3.1. Inoculation phase: stability under potentiostatic conditions

Although having the cascade directly connected to an application from inoculation would have been of pertinence, the aim was to characterise the cascade behaviour under potentiostatic conditions prior to powering the application. Preliminary tests on the electrical energy required by the Game Boy Color (GBC) showed that it needed a minimum voltage of 1.8 V and 70–75 mA to run. Since the optimal operating potential for the S-MFC modules is around 450 mV [17,18], four modules electrically connected in series should have the potential to directly power the GBC. In order to optimise the inoculation of the cascade, all four S-MFCs were firstly connected electrically in parallel and maintained under potentiostatic conditions at 450 mV using the programmable electronic load. The current produced by the cascade was monitored by the voltage drop measured across a wire of known resistance, hence allowing calculation of the produced power.
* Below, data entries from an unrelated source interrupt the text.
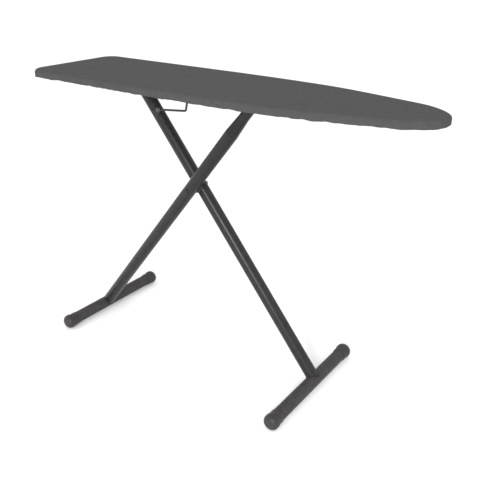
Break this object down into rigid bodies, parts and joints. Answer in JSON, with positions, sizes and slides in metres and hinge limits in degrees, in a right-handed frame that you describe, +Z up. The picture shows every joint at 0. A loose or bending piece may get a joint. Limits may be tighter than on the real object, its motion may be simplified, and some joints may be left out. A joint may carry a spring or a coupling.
{
  "type": "ironing board",
  "caption": "Folding ironing board with a padded, cloth-covered steel top on two crossing tube legs with T feet and a wire release lever.",
  "frame": {"origin": "on the floor, under the middle of the top", "axes": "+X along the top towards the nose, +Z up, legs open"},
  "size_m": [1.2299, 0.444, 0.869],
  "materials": {
    "cover_cloth": "charcoal cotton cloth, stretched",
    "elastic": "flat woven elastic",
    "felt_pad": "needled felt",
    "painted_sheet": "dark grey powder coat",
    "powder_coat": "satin charcoal powder coat",
    "cap_plastic": "moulded, satin",
    "moulded_plastic": "moulded, matte",
    "nylon": "moulded black nylon",
    "zinc_steel": "zinc plated",
    "black_steel": "black oxide",
    "spring_steel": "drawn wire",
    "black_wire": "black dip coat"
  },
  "bodies": {
    "board": {"cover": "cover_cloth", "hem_elastic": "elastic", "pad": "felt_pad", "mesh_top": "painted_sheet", "rim": "painted_sheet", "cross_ribs": "painted_sheet", "long_rib_near": "painted_sheet", "long_rib_far": "painted_sheet", "slide_track": "painted_sheet", "hinge_bracket": "painted_sheet", "height_rack": "painted_sheet", "track_rivets": "zinc_steel", "bracket_rivets": "zinc_steel", "hinge_pin": "zinc_steel", "hinge_pin_cap": "zinc_steel"},
    "nose_leg": {"nose_leg_tube": "powder_coat", "nose_leg_plug": "moulded_plastic", "nose_foot_tube": "powder_coat", "nose_cap_near": "cap_plastic", "nose_cap_far": "cap_plastic", "hinge_bush": "nylon", "pivot_bolt": "black_steel", "pivot_spacer": "nylon", "pivot_nut": "black_steel", "lever_lug": "powder_coat"},
    "tail_leg": {"tail_leg_tube": "powder_coat", "tail_leg_plug": "moulded_plastic", "tail_foot_tube": "powder_coat", "tail_cap_near": "cap_plastic", "tail_cap_far": "cap_plastic", "pivot_bush": "nylon", "slide_pin": "zinc_steel", "slide_pin_cap": "zinc_steel"},
    "slide_blocks": {"slide_block_near": "nylon", "slide_block_far": "nylon"},
    "lever_pivot": {"lever_pin": "zinc_steel", "lever_spring": "spring_steel"},
    "release_lever": {"lever_wire": "black_wire"}
  },
  "joints": [
    {"name": "fold", "type": "hinge", "parent": "board", "child": "nose_leg", "pos_m": [-0.3295, 0.024, 0.823], "axis": [0, -1, 0], "range_deg": [0, 51.23]},
    {"name": "cross", "type": "hinge", "parent": "nose_leg", "child": "tail_leg", "pos_m": [-0.111, 0, 0.55094], "axis": [0, -1, 0], "range_deg": [-102.47, 0]},
    {"name": "slide_turn", "type": "hinge", "parent": "tail_leg", "child": "slide_blocks", "pos_m": [0.1075, -0.024, 0.823], "axis": [0, -1, 0], "range_deg": [0, 51.24]},
    {"name": "lever_follow", "type": "hinge", "parent": "nose_leg", "child": "lever_pivot", "pos_m": [-0.24359, 0, 0.76553], "axis": [0, -1, 0], "range_deg": [-87.67, 0]},
    {"name": "lever_release", "type": "hinge", "parent": "lever_pivot", "child": "release_lever", "pos_m": [-0.24359, 0, 0.76553], "axis": [0, -1, 0], "range_deg": [-6, 0], "stiffness_Nm_per_rad": 0.6, "springref_deg": 20.05}
  ],
  "couplings": [
    {"joint": "cross", "follows": "fold", "ratio": -2},
    {"joint": "slide_turn", "follows": "fold", "ratio": 1},
    {"joint": "lever_follow", "follows": "fold", "ratio": -1.711}
  ]
}
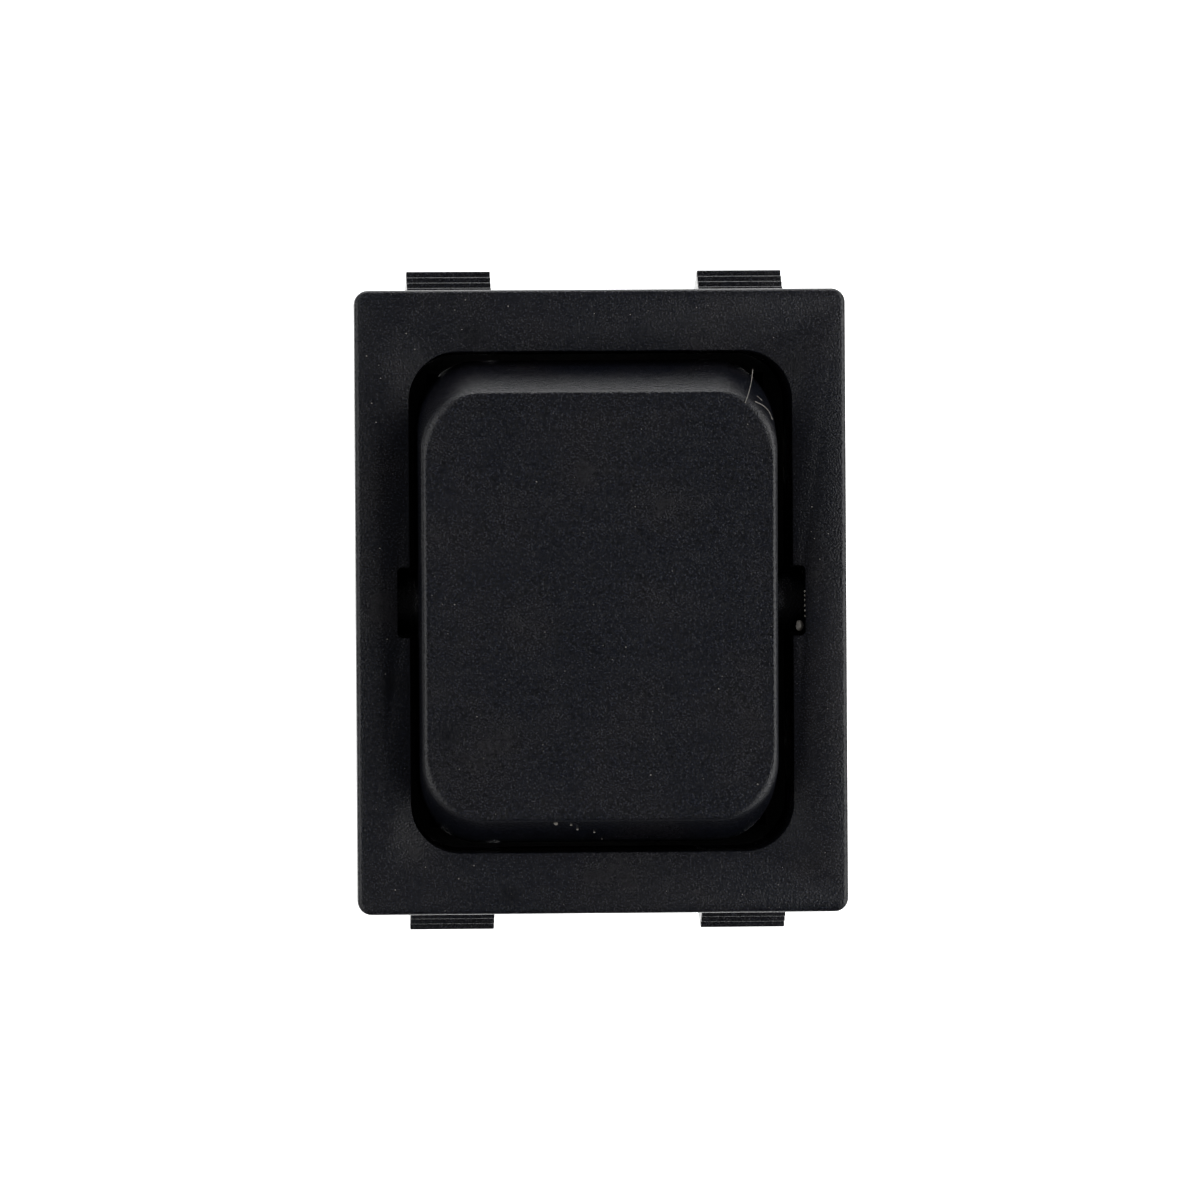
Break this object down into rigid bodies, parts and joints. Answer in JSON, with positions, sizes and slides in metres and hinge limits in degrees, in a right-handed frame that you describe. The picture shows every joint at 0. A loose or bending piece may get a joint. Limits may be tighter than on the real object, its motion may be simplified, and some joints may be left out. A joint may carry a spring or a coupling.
{
  "type": "panel rocker switch",
  "caption": "Black snap-in panel rocker switch: a wide plain momentary paddle in a rectangular bezel, stepped spring legs, two poles, centre off, blade terminals underneath.",
  "frame": {"origin": "centre of the panel cut-out, on the rear face of the bezel flange, where the panel's front lies", "axes": "+Z out of the panel towards the user, +Y along the paddle to its upper end, +X across the paddle to the right"},
  "size_m": [0.03, 0.0406, 0.0329],
  "materials": {
    "bezel_plastic": "spark-eroded matte nylon",
    "paddle_plastic": "spark-eroded matte nylon",
    "base_plastic": "matte glass-filled polyester",
    "tinned_brass": "dull tin plate",
    "silver_contact": "satin silver",
    "copper": "rolled copper",
    "plunger_brass": "turned brass",
    "spring_steel": "drawn wire"
  },
  "bodies": {
    "housing": {"frame": "bezel_plastic", "base": "base_plastic", "common_terminal_left": "tinned_brass", "common_terminal_right": "tinned_brass", "upper_terminal_left": "tinned_brass", "upper_terminal_right": "tinned_brass", "lower_terminal_left": "tinned_brass", "lower_terminal_right": "tinned_brass", "upper_fixed_contact_left": "silver_contact", "upper_fixed_contact_right": "silver_contact", "lower_fixed_contact_left": "silver_contact", "lower_fixed_contact_right": "silver_contact"},
    "paddle": {"paddle": "paddle_plastic", "plunger_spring_left": "spring_steel", "plunger_spring_right": "spring_steel"},
    "seesaw_left": {"seesaw_left": "copper", "upper_moving_contact_left": "silver_contact", "lower_moving_contact_left": "silver_contact"},
    "plunger_left": {"plunger_left": "plunger_brass"},
    "seesaw_right": {"seesaw_right": "copper", "upper_moving_contact_right": "silver_contact", "lower_moving_contact_right": "silver_contact"},
    "plunger_right": {"plunger_right": "plunger_brass"}
  },
  "joints": [
    {"name": "paddle_tilt", "type": "hinge", "parent": "housing", "child": "paddle", "pos_m": [0, 0, -0.0005], "axis": [1, 0, 0], "range_deg": [-10, 6], "stiffness_Nm_per_rad": 0.6},
    {"name": "plunger_slide_left", "type": "slide", "parent": "paddle", "child": "plunger_left", "axis": [0, -0.0349, 0.9994], "range_m": [0, 0.0015], "stiffness_N_per_m": 500, "springref_m": -0.003, "deforming": ["plunger_spring_left"]},
    {"name": "plunger_slide_right", "type": "slide", "parent": "paddle", "child": "plunger_right", "axis": [0, -0.0349, 0.9994], "range_m": [0, 0.0015], "stiffness_N_per_m": 500, "springref_m": -0.003, "deforming": ["plunger_spring_right"]},
    {"name": "seesaw_tilt_left", "type": "hinge", "parent": "housing", "child": "seesaw_left", "pos_m": [-0.0065, 0, -0.011], "axis": [1, 0, 0], "range_deg": [-6, 10]},
    {"name": "seesaw_tilt_right", "type": "hinge", "parent": "housing", "child": "seesaw_right", "pos_m": [0.0065, 0, -0.011], "axis": [1, 0, 0], "range_deg": [-6, 10]}
  ],
  "couplings": [
    {"joint": "seesaw_tilt_left", "follows": "paddle_tilt", "ratio": -1},
    {"joint": "seesaw_tilt_right", "follows": "paddle_tilt", "ratio": -1}
  ]
}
The electronic load was applied 12 h after inoculation. Twelve hours later, once the produced current stabilised around 150 mA, 10 L of freshly collected urine was added to provide fuel and start measuring the current production under regular feeding conditions. At the same time the feeding pulses were set to give the cascade 1.8 L of fuel every 6 h. As soon as the 10 L of fuel were added to the system, the current production increased up to 356 mA in the following 5 h. Although fuel pulses were provided every 6 h, the current dropped to 250 mA during the following 8 h (Fig. 2). Under these running conditions the current production reached a steady-state of 250 mA. At this stage, the feeding pulses were doubled (1.8 L every 3 h) to decrease the HRT of each module to 11.5 h. A new steady-state was reached after 24 h. Under these new feeding conditions, the cascade was producing 337.5 ± 12.5 mA at 450 mV (Fig. 2). This corresponded to a power of 150 mW.

Fig. 2 — Electrical output of the S-MFC stack comprising a single cascade of four modules. All four modules were electrically connected in parallel and maintained under potentiostatic conditions at 450 mV.

These results suggested that each module was producing an average of 84 mA at 450 mV. Therefore, the hypothesis was that under these feeding conditions and if electrically connected in series, the cascade of four modules should be able to produce the 70–75 mA at 1.8 V required to directly power the microcomputer. To verify this hypothesis, all four modules were electrically connected in series. The electronic load was consequently set to 1.8 V. Under this electrical configuration, the cascade displayed a steady-state, over the 4 h observation period, at which it was producing 82.6 mA at 1.8 V (Fig. 3). Compared to the 450 mV potentiostatic conditions, the cascade produced a similar power level of 150 mW suggesting that the performance of the cascade was not affected by the electrical connection in series. Therefore, the hypothesis that the cascade of four modules has the potential to directly power a GBC was verified.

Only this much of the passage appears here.